TASK STATEMENT: Restate all of the data exactly.

COLLECTED MATERIAL:
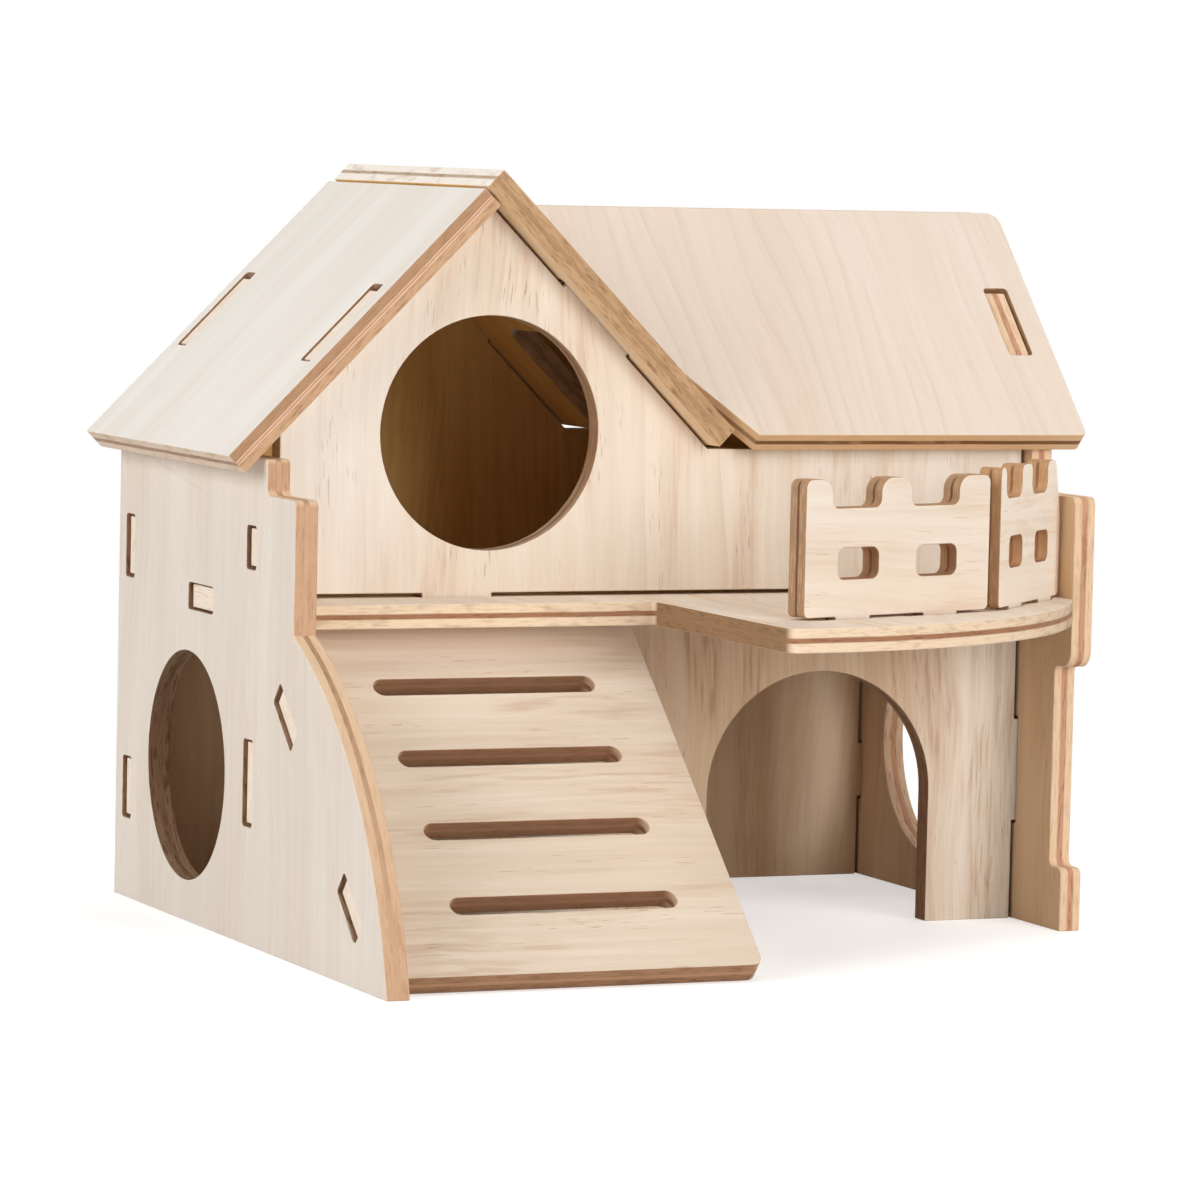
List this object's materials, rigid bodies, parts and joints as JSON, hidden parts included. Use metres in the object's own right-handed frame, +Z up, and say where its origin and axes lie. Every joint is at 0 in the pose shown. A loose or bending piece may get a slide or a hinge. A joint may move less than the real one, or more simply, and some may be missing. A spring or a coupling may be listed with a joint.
{
  "type": "hamster house",
  "caption": "Plywood hamster house with a gable and a cross roof, round window, arched door, slotted ramp and a rounded balcony with notched railings.",
  "frame": {"origin": "floor level under the front wall, in the middle of its thickness and midway between the side walls", "axes": "+Z up, +X to the right as seen from the front, +Y from the front to the back"},
  "size_m": [0.1583, 0.1394, 0.13],
  "materials": {
    "side_ply": "sanded bare plywood",
    "front_ply": "sanded bare plywood",
    "deck_ply": "sanded bare plywood",
    "roof_ply": "sanded bare plywood",
    "rail_ply": "sanded bare plywood"
  },
  "bodies": {
    "root": {"left_wall": "side_ply", "right_wall": "side_ply", "front_wall_lower": "front_ply", "front_wall_upper": "front_ply", "back_wall": "front_ply", "deck": "deck_ply", "ramp": "deck_ply", "gable_roof_left": "roof_ply", "gable_roof_right": "roof_ply", "main_roof_front": "roof_ply", "main_roof_back": "roof_ply", "railing_front": "rail_ply", "railing_side": "rail_ply"}
  },
  "joints": []
}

COMPLETED EXERCISE:
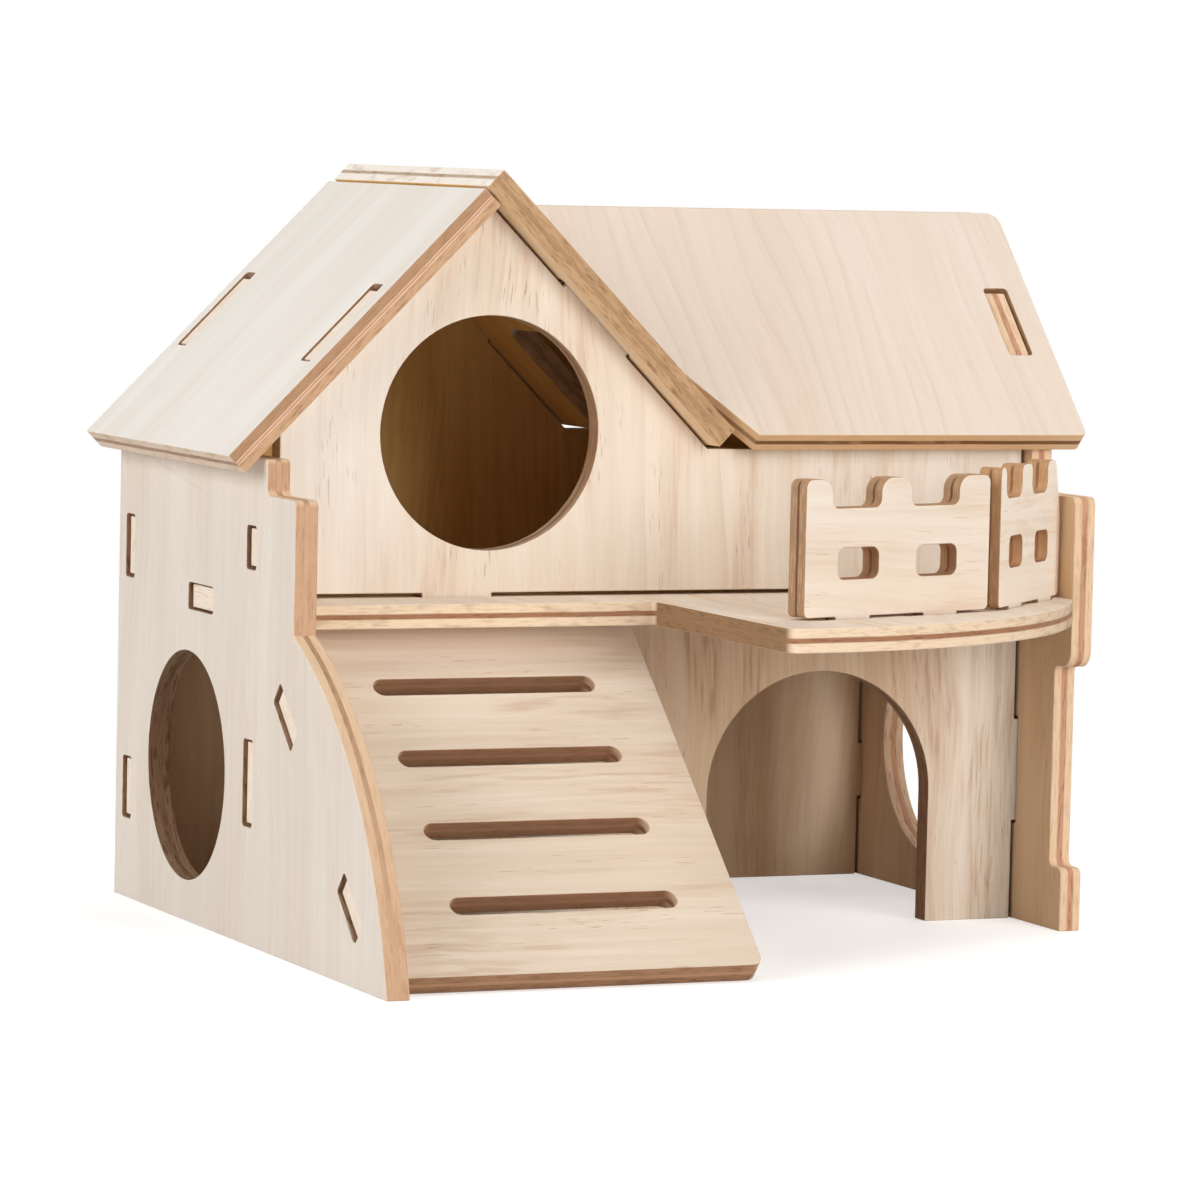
List this object's materials, rigid bodies, parts and joints as JSON, hidden parts included. Use metres in the object's own right-handed frame, +Z up, and say where its origin and axes lie. Every joint is at 0 in the pose shown. A loose or bending piece may get a slide or a hinge. A joint may move less than the real one, or more simply, and some may be missing. A spring or a coupling may be listed with a joint.
{
  "type": "hamster house",
  "caption": "Plywood hamster house with a gable and a cross roof, round window, arched door, slotted ramp and a rounded balcony with notched railings.",
  "frame": {"origin": "floor level under the front wall, in the middle of its thickness and midway between the side walls", "axes": "+Z up, +X to the right as seen from the front, +Y from the front to the back"},
  "size_m": [0.1583, 0.1394, 0.13],
  "materials": {
    "side_ply": "sanded bare plywood",
    "front_ply": "sanded bare plywood",
    "deck_ply": "sanded bare plywood",
    "roof_ply": "sanded bare plywood",
    "rail_ply": "sanded bare plywood"
  },
  "bodies": {
    "root": {"left_wall": "side_ply", "right_wall": "side_ply", "front_wall_lower": "front_ply", "front_wall_upper": "front_ply", "back_wall": "front_ply", "deck": "deck_ply", "ramp": "deck_ply", "gable_roof_left": "roof_ply", "gable_roof_right": "roof_ply", "main_roof_front": "roof_ply", "main_roof_back": "roof_ply", "railing_front": "rail_ply", "railing_side": "rail_ply"}
  },
  "joints": []
}